While Modi remains the face of the “I am Vikas, I am Gujarat” campaign, the BJP is not taking any chances and has deployed its trusted big guns in the state. General Secretary in-charge of Gujarat Bhupendra Yadav, joint general secretary (organisation) in-charge of West Zone V. Satish and foreign cell chief Vijay Chauthaiwale are all camping in the state. Chauthaiwale, one of those who handled social media for the BJP during the 2014 Lok Sabha poll campaign, has been tasked with the same job in Gujarat. Cabinet ministers, including Arun Jaitley, Nirmala Sitharaman, Rajnath Singh, Ravi Shankar Prasad and Smriti Irani have already visited the state. Yogi Adityanath, believed to be quite popular in the state, is also likely to address some rallies in the run-up to the polls.
Modi visited his home state thrice in October. Though his schedule is still being finalised, sources claim he may address at least a dozen rallies. BJP president Amit Shah has been keeping a hawk’s eye on the goings-on and is expected to spend a lot more time in the state in the coming days, possibly even camp there after the Himachal Pradesh polls.
“The Gujarat polls are a prestige issue for the PM and the party president,” says a senior leader. “Any electoral setback will reflect directly on them. If we win less than 115 seats, it would be a loss of face for us and may affect the 2019 Lok Sabha polls too.” In 2012, the BJP had won 115 seats in the 182-member Gujarat assembly. Shah has set his party a target of over 150 seats this time. Party insiders in both Gujarat and Delhi, however, say it seems somewhat difficult to achieve. Besides a 22-year-long incumbency, there is also a palpable sense of growing disenchantment among voters. “Until a few years ago, it was difficult to imagine that a BJP corporator could be beaten up. But last month, Vadodara corporator Hasmukh Patel was tied to a tree and beaten up by the people for failing to prevent a slum from being razed,” says a party leader from Gujarat.

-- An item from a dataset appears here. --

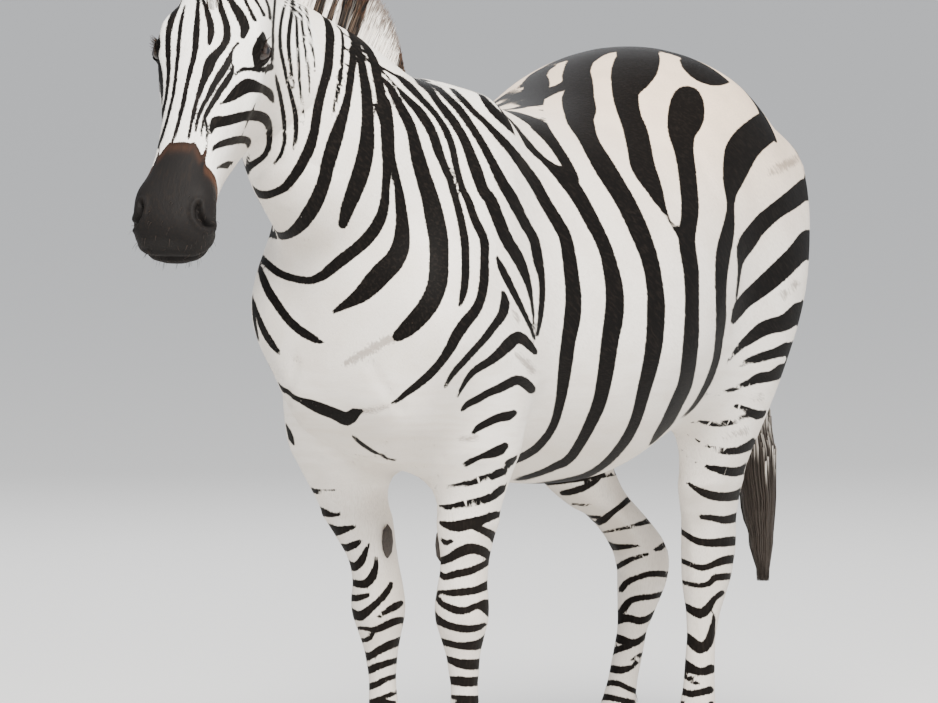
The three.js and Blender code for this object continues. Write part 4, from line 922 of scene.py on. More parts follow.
# out of sight over her back and round her buttock, each stripe goes straight on
INNER_FADE = 0.030  # how much narrower each edge gets as a stripe turns in between her legs
left_side = co[:, 0] > -0.01
well_seen = drawn_on & (facing > 0.22)
over_back = left_side & (normals[:, 2] > 0.25) & (co[:, 2] > 1.12) & (up_neck < 0.12)
over_back &= (co[:, 1] > -0.30) & (co[:, 1] < 0.94)
round_buttock = left_side & (normals[:, 0] > -0.45) & (co[:, 2] > 0.60) & (co[:, 1] > 0.50)
round_buttock &= ~is_dock & ~over_back
for hidden, ease in ((over_back, (0.22, 1.0, 0.4)), (round_buttock, (0.3, 0.3, 1.0))):
    rows = np.nonzero(hidden & ~well_seen)[0]
    inward = ramp(-normals[rows, 0], -0.20, 0.35) * (hidden is round_buttock)
    carried_on = read_marks(co[rows], left_side & well_seen & (co[:, 2] > 0.55), ease)
    mark[rows] = carried_on + INNER_FADE * inward

# her right side carries the left side's stripes
flank_rows = np.nonzero((co[:, 0] < 0) & ~drawn_on & (up_neck < 0.10) & (co[:, 2] > 0.60))[0]
mark[flank_rows] = read_marks(co[flank_rows] * np.array((-1.0, 1.0, 1.0)), left_side & (co[:, 2] > 0.56))
neck_right, neck_left = (side_neck < 0) & (up_neck >= 0.10) & ~is_head, (side_neck > 0) & (co[:, 1] < 0)
head_right, head_left = (side_head < 0) & is_head & ~is_ear, (side_head > 0) & ~is_ear & (up_neck > 0.18)
for hidden, among, origin, way in ((neck_right, neck_left, NECK_ROOT, NECK_SIDE),
                                   (head_right, head_left, POLL, HEAD_SIDE)):
    rows = np.nonzero(hidden & ~drawn_on)[0]
    way = np.array(way)
    other = co[rows] - np.outer(2 * ((co[rows] - np.array(origin)) @ way), way)
    mark[rows] = read_marks(other, among)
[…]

Among other signs of change are a huge rally by disgruntled textile workers in Surat over GST implementation, Ahmed Patel winning a Rajya Sabha seat and positive responses to Rahul Gandhi’s self-deprecatory remarks at Congress rallies. Even the BJP’s 15-day Gujarat Gaurav Yatra, which culminated on October 16 at Gandhinagar, was marred by protests along its 4,471-km route. This shows more people have started to question the ruling party in Gujarat.
GST seems to be the most troubling issue, not “Hardik Patel or the Congress,” admits a central leader. “Whether we get 110 seats or 150 depends mainly on whether the party has been able to allay the concerns of traders on GST.” Traders traditionally comprise a significant support base of the BJP.
In his speech at the Gujarat Gaurav Mahasammelan marking the end of the Yatra, Modi tried to allay traders’ GST fears. Switching from Hindi to Gujarati, he said the Centre is working towards streamlining the GST processes to ameliorate their problems. Earlier, the gov-ernment had slashed GST rates on certain items, including unbranded ‘khakra’, a Gujarati snack.
“Traders, especially in the textile market that almost entirely runs on cash, have never paid taxes in their lives,” says a central leader. “Like everyone else, they too must come under the tax net. If Modi doesn’t do it, with the mandate he has, who will?”
Besides GST, the other worry for the BJP is the Patidar factor. Insiders believe the party has been ignoring it at its own peril. Patidars or Patels, comprising 12 per cent of the state’s population, are an economically and politically influential group. They have been seething since 2015 when the police cracked down on their agitation demanding reservations in government jobs and educational INStitutions. The BJP had been banking on former CM Anandiben Patel for “softening” the Patidars, but with her deciding not to contest this time, citing the party’s unwritten rule that bars those above 75 years from contesting elections or holding any important public office, it seems difficult to reach out to them.
“Anandiben’s decision will push the Patidars further away from the BJP,” Unjha MLA Narayanbhai Patel, a Patidar leader from the BJP, tells Outlook. “She should change her mind. Only if she contests would the Patidars support the party, else they would be dejected and get further alienated.” Many others in the BJP, though, are wary of Anandiben, trying to figure out her game plan. “She has been angry for some time and waiting for an opportune time to strike back,” says a party leader.
Young Patidar leader Hardik Patel is working closely with Congress, which is also trying to form an alliance of youth leaders such as OBC leader Alpesh Thakor and Dalit leader Jignesh Mevani. Hardik says the polls are not about the BJP or the Congress. “Around six crore people of Gujarat are against the BJP. And I am sure the people will deliver unimaginable results,” he tells Outlook, adding that the people’s mood can be gauged from the Gujarat Gaurav Mahasammelan, which seven lakh people were expected to attend, but “not even one lakh turned up”.
“The people of the state have realised that the BJP governments, both in the state and at the Centre, have only made announcements without any implementation. They have done nothing for the jobless or for the farmers. And they did not respond to the demand for Patel reservations,” he alleges.
A senior cabinet minister, however, finds Hardik’s enthusiasm misplaced. “The party machinery is working overtime in Gujarat,” says the minister, who didn’t want to be named. “Our workers are fully motivated and working day and night at the grassroots. If the PM and the party president are spending so much time in the state, you can imagine the work being done by the others. It is a challenge, but then our president (Shah) thrives on challenges and knows how to overcome them.”